Over the four days of the festival, my art was well received and a number of paintings and drawings found new homes. Among them was my award-winning silk painting "Urban Flock: Mallards":

And this coloured pencil drawing of a nesting barn swallow:

Four glorious summer days later - days packed with conversations about art, and animals, and all kinds of other topics, and enhanced by the live music drifting from the nearby stage - it was all over and it was time to pack again for the return journey home. The festival site, with its temporary community of artist, artisans, organizers and volunteers dissolved in merely a couple of hours. Goodbyes were said, hugs were shared, and pledges to "see you next year" were issued. Various vehicles, from rental vans, to veteran Volkswagen campers, to small hatchbacks and, of course, ever-popular Honda Elements were re-loaded and dispersed - some to locations just down the road while others faced lengthy journeys home to other provinces.
Happily my own journey home involved lighter load and more space in the car, not to mention a lovely coastal drive and a scenic ferry ride. However back at the studio the unpacking process has evolved slowly and I find, days later, I still have boxes to sort. The busy weeks of preparation, the packing and travel, the long days at the festival, and then the re-packing and return trip have taken their toll and I'm tired! I've been taking a bit of time to rest and recuperate, and then I'll regroup for the next summer festival: Arts Alive - a lively one-day street festival that takes place a few days from now, just down the road in my home community.

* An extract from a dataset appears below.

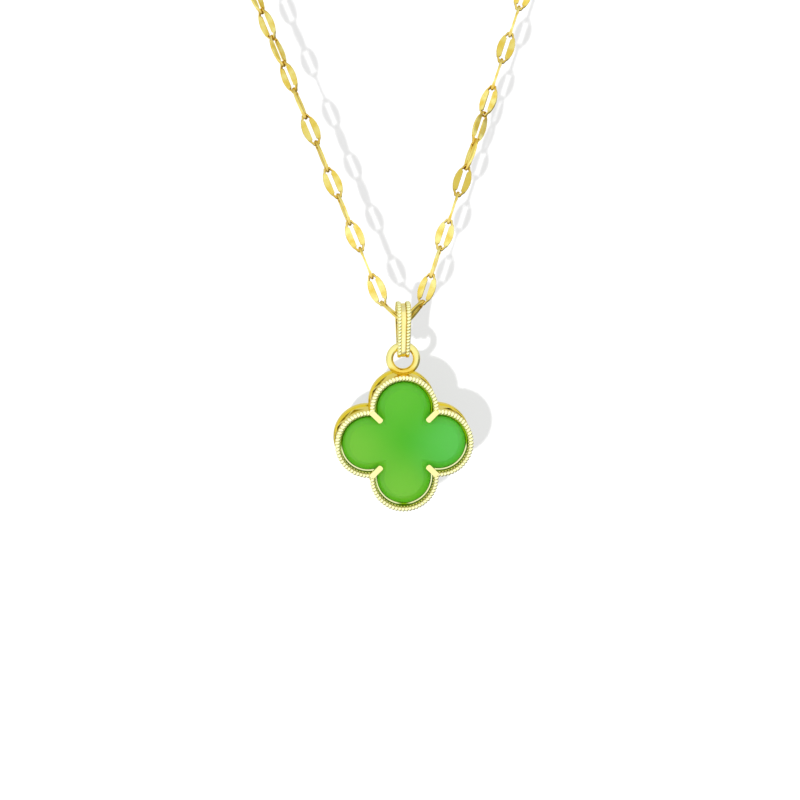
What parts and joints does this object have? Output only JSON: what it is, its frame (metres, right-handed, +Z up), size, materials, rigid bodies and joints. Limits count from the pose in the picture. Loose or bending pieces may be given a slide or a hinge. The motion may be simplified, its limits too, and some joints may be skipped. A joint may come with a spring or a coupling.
{
  "type": "clover pendant necklace",
  "caption": "Clover-shaped pendant: deep pierced gold-coloured setting, green cut stone, tapered bail and lip-link chain, hanging as worn.",
  "frame": {"origin": "middle of the space for the neck, inside the chain's loop", "axes": "+Z up, the front of the pendant faces -Y, X is sideways"},
  "size_m": [0.0978, 0.1369, 0.1457],
  "materials": {
    "gold": "polished yellow gold plating",
    "green_stone": "polished, slightly translucent"
  },
  "bodies": {
    "necklace": {"chain": "gold", "clasp": "gold", "clasp_ring": "gold", "end_ring": "gold"},
    "bail_band": {"bail": "gold"},
    "clover": {"setting": "gold", "clover_stone": "green_stone"}
  },
  "joints": [
    {"name": "bail_swing", "type": "hinge", "parent": "necklace", "child": "bail_band", "pos_m": [0, -0.09058, -0.10152], "axis": [1, 0, 0], "range_deg": [-60, 20]},
    {"name": "pendant_swing", "type": "hinge", "parent": "bail_band", "child": "clover", "pos_m": [0, -0.09058, -0.1054], "axis": [0, 1, 0], "range_deg": [-60, 60]}
  ]
}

Every festival, large or small, near or far, involves sorting, packing, transporting, set-up and, at the end of a hopefully sunny (and profitable) day or weekend, the same process in reverse. It's tiring work but it's gratifying. It offers opportunities to share my art and the stories behind it, and to personally connect one-on-one with those who appreciate it. It forms an important part of my life as an artist - a life I wouldn't trade for any other.